I chose to work for a place that judges me by what I produce, not by when I come in to the office. The beauty of being a software engineer in Silicon Valley (and I imagine this is the same in other technology hubs such as Seattle, Rte-128 and Austin) is that I get this choice. Here's a prediction: companies that micromanage in this fashion simply won't attract the required engineering talent. All else equal, engineers will choose a place that gives them more flexibility. The market seems to confirm this. Here's an interesting thread on hours engineers work at Facebook on Quora:

http://www.quora.com/Does-Facebook-have-fixed-working-hours

Note: I'm not opposed and frequently make use of "lower-case-A agile" i.e., unit testing, re-factoring, iterative development but they are just common-sense tools; much like editors, IDEs and programming languages they are frequently treated as objects of religious devotion, overlooking the fact they may be right for some (in some organizations, even most) projects, but inappropriate for others.

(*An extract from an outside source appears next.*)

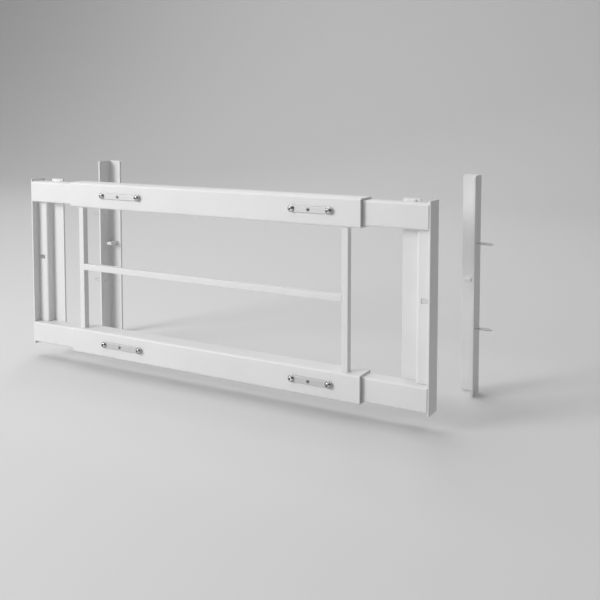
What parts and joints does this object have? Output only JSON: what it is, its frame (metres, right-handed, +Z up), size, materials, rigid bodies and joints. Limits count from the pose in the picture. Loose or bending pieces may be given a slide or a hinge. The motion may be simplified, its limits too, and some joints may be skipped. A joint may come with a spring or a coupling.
{
  "type": "window security bar",
  "caption": "Telescoping steel window guard: two sleeves with a mid bar, sliding end frames with slotted plates, and jamb brackets whose lugs enter the slots.",
  "frame": {"origin": "middle of the whole set's bounding box, on the sleeves' middle and at mid height", "axes": "+X across the window to the right as seen from the room, +Y from the room towards the window, +Z up"},
  "size_m": [0.7406, 0.2006, 0.31],
  "materials": {
    "guard_white": "satin white powder coat",
    "bracket_white": "satin white powder coat",
    "plate_zinc": "satin zinc plate",
    "screw_steel": "bright zinc plate",
    "rivet_steel": "dull zinc plate",
    "jamb_screw_zinc": "bright zinc plate"
  },
  "bodies": {
    "centre_frame": {"top_sleeve": "guard_white", "bottom_sleeve": "guard_white", "left_upright": "guard_white", "right_upright": "guard_white", "mid_bar": "guard_white", "top_left_lock_plate": "plate_zinc", "top_left_clamp_screws": "screw_steel", "top_left_plate_rivet": "rivet_steel", "top_right_lock_plate": "plate_zinc", "top_right_clamp_screws": "screw_steel", "top_right_plate_rivet": "rivet_steel", "bottom_left_lock_plate": "plate_zinc", "bottom_left_clamp_screws": "screw_steel", "bottom_left_plate_rivet": "rivet_steel", "bottom_right_lock_plate": "plate_zinc", "bottom_right_clamp_screws": "screw_steel", "bottom_right_plate_rivet": "rivet_steel"},
    "left_end": {"left_top_rail": "guard_white", "left_bottom_rail": "guard_white", "left_side_plate": "guard_white", "left_stepped_plate": "guard_white"},
    "right_end": {"right_top_rail": "guard_white", "right_bottom_rail": "guard_white", "right_side_plate": "guard_white", "right_stepped_plate": "guard_white"},
    "left_bracket": {"left_jamb_bracket": "bracket_white", "left_jamb_lug": "bracket_white", "left_jamb_screws": "jamb_screw_zinc"},
    "right_bracket": {"right_jamb_bracket": "bracket_white", "right_jamb_lug": "bracket_white", "right_jamb_screws": "jamb_screw_zinc"}
  },
  "joints": [
    {"name": "left_end_slide", "type": "slide", "parent": "centre_frame", "child": "left_end", "axis": [1, 0, 0], "range_m": [-0.055, 0.045]},
    {"name": "right_end_slide", "type": "slide", "parent": "centre_frame", "child": "right_end", "axis": [-1, 0, 0], "range_m": [-0.055, 0.045]},
    {"name": "left_bracket_seat", "type": "slide", "parent": "left_end", "child": "left_bracket", "axis": [0, -1, 0], "range_m": [0, 0.157]},
    {"name": "right_bracket_seat", "type": "slide", "parent": "right_end", "child": "right_bracket", "axis": [0, -1, 0], "range_m": [0, 0.157]}
  ],
  "couplings": [
    {"joint": "right_bracket_seat", "follows": "left_bracket_seat", "ratio": 1}
  ]
}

Yes. There used to be a manager who would schedule a meeting at 10am everyday with me to force me to come in. I was like fuck this, if I have to work until 11pm/midnight the previous night, I should have a little leeway in coming a bit late the next morning. I don't want someone to babysit my time.


> have to work until 11pm/midnight the previous night

?

Just don't do that then. In at 9, out at 5. No problem, life goes on.


Never work in a startup?


What difference does that make to the price of cheese?


I once worked at amazon. They hire managers who can barely operate computers and can't code. They like to keep engineers on call.

So for instance, on more than one occasion I was forced to wake up and fix a chronic problem caused by another team at 3-4am,and would show up at 10:15 and miss he scrum.

Got chewed out for being 15 minutes late on only 5 hours sleep.

Worst company ever.


Point out that in most agile books, people should not work overtime. :)


Do the agile books make disclaimer that they are describing fantasyland?


Nope. They are just citing studies (or anecdotes), that in the medium term you can't get more effective work out of people by overtime.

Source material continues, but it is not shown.